6. Become a director
As the director of a department, you oversee other managers and make high-level business decisions for your team. Director-level positions often report to vice presidents and other executives. Communicating directives from vice presidents and senior leaders within your companies can help you gain valuable skills you'll need in a vice presidential role.
7. Review the position's job qualifications
At varying points in your career, look for vice president opportunities. By reviewing job descriptions and applying your existing knowledge of the industry, you can decide if you want to work for a smaller company where there is a single vice president or if you want to work for a larger company where you'd work alongside other vice presidents and manage a specific aspect of the company's operations.
For smaller companies, it's often helpful to develop a relationship with the president or CEO. That's because these roles are often partnerships where the president trusts the vice president to make effective decisions on their behalf and represent the company well. For larger companies, review the qualifications they look for in a vice president. They might ask candidates to have experience at the director level or to meet degree requirements. Use job postings to adjust your resume and ensure you have all the skills and qualifications you need to apply for a position as a vice president.

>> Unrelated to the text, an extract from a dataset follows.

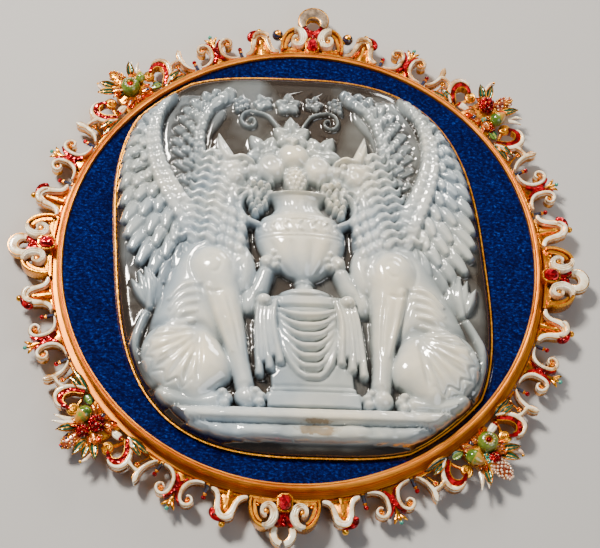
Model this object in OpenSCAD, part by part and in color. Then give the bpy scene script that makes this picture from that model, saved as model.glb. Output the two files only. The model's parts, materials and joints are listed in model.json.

8. Apply for a vice presidential role
When you're ready, apply for opportunities as a vice president. Emphasize your management experience and company contributions to show prospective employers how you could improve their business. You might see companies post their senior executive positions online, or you might hear about opportunities from within your network. Try to look for companies with size, management structures and goals that support your skills and align with your values. This can help ensure your success and help you find fulfillment in your position.